■ **AIM**:
Return the complete listing that follows, with each line reproduced exactly.

■ **DATASET CONTENT**:
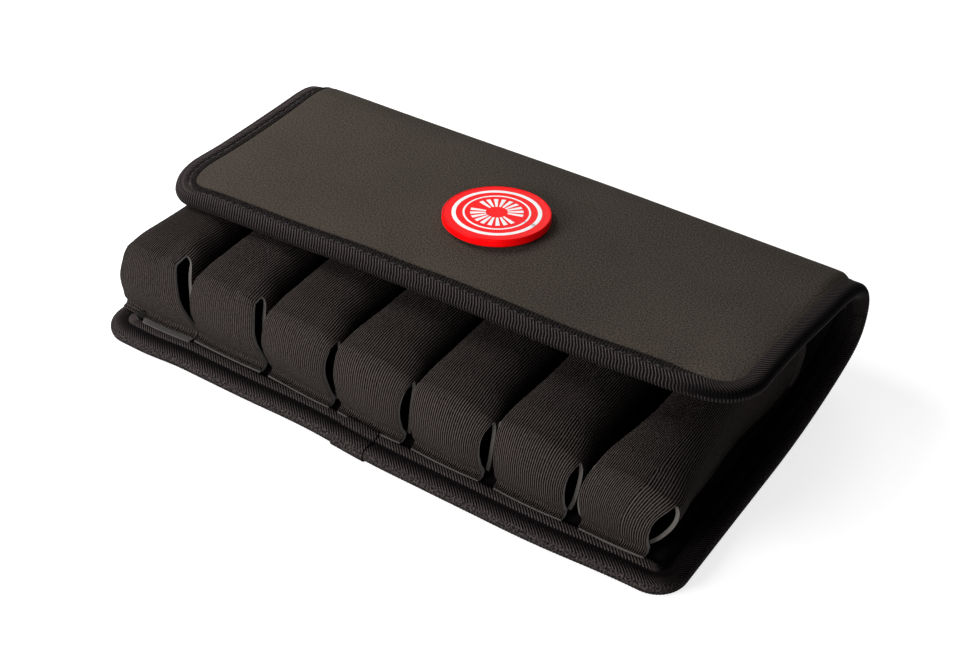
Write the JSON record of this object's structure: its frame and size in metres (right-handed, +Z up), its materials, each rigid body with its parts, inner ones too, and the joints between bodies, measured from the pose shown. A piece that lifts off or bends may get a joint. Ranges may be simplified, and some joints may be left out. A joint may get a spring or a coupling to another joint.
{
  "type": "soft harmonica case",
  "caption": "Soft folding case with a rounded back, a bound lid with a round badge, and a row of sewn tunnel pockets for harmonicas.",
  "frame": {"origin": "on the table under the middle of the closed case", "axes": "+X along the case to the right seen from the front hem, +Y from the front hem to the rounded back, +Z up"},
  "size_m": [0.21, 0.122, 0.0476],
  "materials": {
    "shell_cloth": "matte heathered dark grey woven cloth",
    "lining_cloth": "smooth black knitted lining",
    "pocket_cloth": "finely ribbed dark grey cloth, stiffened",
    "binding_tape": "ribbed black grosgrain tape with lockstitches",
    "foam": "closed-cell foam",
    "badge_red": "moulded red plastic",
    "badge_face": "glossy coral-red inlay",
    "hook_tape": "black hook tape",
    "loop_tape": "black loop tape, napped"
  },
  "bodies": {
    "base": {"base_cover": "shell_cloth", "base_foam": "foam", "base_lining": "lining_cloth", "base_binding": "binding_tape", "pocket_1": "pocket_cloth", "pocket_2": "pocket_cloth", "pocket_3": "pocket_cloth", "pocket_4": "pocket_cloth", "pocket_5": "pocket_cloth", "pocket_6": "pocket_cloth", "pocket_7": "pocket_cloth", "mouth_tapes": "binding_tape", "loop_patches": "loop_tape", "lower_fold_cover": "shell_cloth", "lower_fold_foam": "foam", "lower_fold_lining": "lining_cloth", "lower_fold_binding_left": "binding_tape", "lower_fold_binding_right": "binding_tape"},
    "back": {"back_cover": "shell_cloth", "back_foam": "foam", "back_lining": "lining_cloth", "back_binding_left": "binding_tape", "back_binding_right": "binding_tape", "upper_fold_cover": "shell_cloth", "upper_fold_foam": "foam", "upper_fold_lining": "lining_cloth", "upper_fold_binding_left": "binding_tape", "upper_fold_binding_right": "binding_tape"},
    "lid": {"lid_cover": "shell_cloth", "lid_foam": "foam", "lid_lining": "lining_cloth", "lid_binding": "binding_tape", "badge_body": "badge_red", "badge_inlay": "badge_face", "hook_patches": "hook_tape"}
  },
  "joints": [
    {"name": "back_fold", "type": "hinge", "parent": "base", "child": "back", "pos_m": [0, 0.05457, 0.00643], "axis": [-1, 0, 0], "range_deg": [0, 90], "deforming": ["lower_fold_cover", "lower_fold_foam", "lower_fold_lining", "lower_fold_binding_left", "lower_fold_binding_right"]},
    {"name": "lid_fold", "type": "hinge", "parent": "back", "child": "lid", "pos_m": [0, 0.05577, 0.03377], "axis": [-1, 0, 0], "range_deg": [0, 80], "deforming": ["upper_fold_cover", "upper_fold_foam", "upper_fold_lining", "upper_fold_binding_left", "upper_fold_binding_right"]}
  ]
}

■ **RESPONSE**:
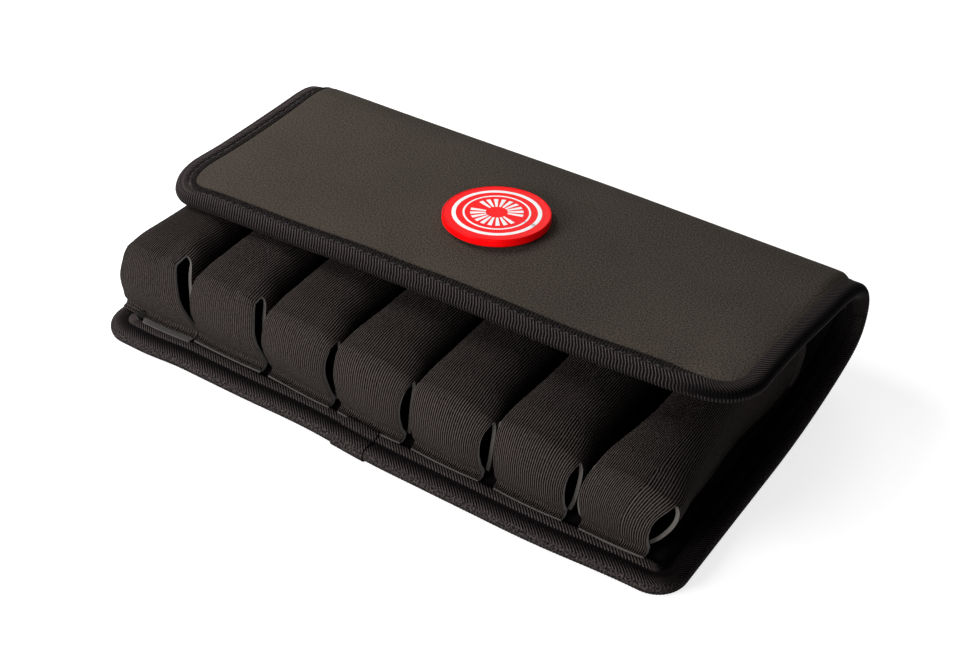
Write the JSON record of this object's structure: its frame and size in metres (right-handed, +Z up), its materials, each rigid body with its parts, inner ones too, and the joints between bodies, measured from the pose shown. A piece that lifts off or bends may get a joint. Ranges may be simplified, and some joints may be left out. A joint may get a spring or a coupling to another joint.
{
  "type": "soft harmonica case",
  "caption": "Soft folding case with a rounded back, a bound lid with a round badge, and a row of sewn tunnel pockets for harmonicas.",
  "frame": {"origin": "on the table under the middle of the closed case", "axes": "+X along the case to the right seen from the front hem, +Y from the front hem to the rounded back, +Z up"},
  "size_m": [0.21, 0.122, 0.0476],
  "materials": {
    "shell_cloth": "matte heathered dark grey woven cloth",
    "lining_cloth": "smooth black knitted lining",
    "pocket_cloth": "finely ribbed dark grey cloth, stiffened",
    "binding_tape": "ribbed black grosgrain tape with lockstitches",
    "foam": "closed-cell foam",
    "badge_red": "moulded red plastic",
    "badge_face": "glossy coral-red inlay",
    "hook_tape": "black hook tape",
    "loop_tape": "black loop tape, napped"
  },
  "bodies": {
    "base": {"base_cover": "shell_cloth", "base_foam": "foam", "base_lining": "lining_cloth", "base_binding": "binding_tape", "pocket_1": "pocket_cloth", "pocket_2": "pocket_cloth", "pocket_3": "pocket_cloth", "pocket_4": "pocket_cloth", "pocket_5": "pocket_cloth", "pocket_6": "pocket_cloth", "pocket_7": "pocket_cloth", "mouth_tapes": "binding_tape", "loop_patches": "loop_tape", "lower_fold_cover": "shell_cloth", "lower_fold_foam": "foam", "lower_fold_lining": "lining_cloth", "lower_fold_binding_left": "binding_tape", "lower_fold_binding_right": "binding_tape"},
    "back": {"back_cover": "shell_cloth", "back_foam": "foam", "back_lining": "lining_cloth", "back_binding_left": "binding_tape", "back_binding_right": "binding_tape", "upper_fold_cover": "shell_cloth", "upper_fold_foam": "foam", "upper_fold_lining": "lining_cloth", "upper_fold_binding_left": "binding_tape", "upper_fold_binding_right": "binding_tape"},
    "lid": {"lid_cover": "shell_cloth", "lid_foam": "foam", "lid_lining": "lining_cloth", "lid_binding": "binding_tape", "badge_body": "badge_red", "badge_inlay": "badge_face", "hook_patches": "hook_tape"}
  },
  "joints": [
    {"name": "back_fold", "type": "hinge", "parent": "base", "child": "back", "pos_m": [0, 0.05457, 0.00643], "axis": [-1, 0, 0], "range_deg": [0, 90], "deforming": ["lower_fold_cover", "lower_fold_foam", "lower_fold_lining", "lower_fold_binding_left", "lower_fold_binding_right"]},
    {"name": "lid_fold", "type": "hinge", "parent": "back", "child": "lid", "pos_m": [0, 0.05577, 0.03377], "axis": [-1, 0, 0], "range_deg": [0, 80], "deforming": ["upper_fold_cover", "upper_fold_foam", "upper_fold_lining", "upper_fold_binding_left", "upper_fold_binding_right"]}
  ]
}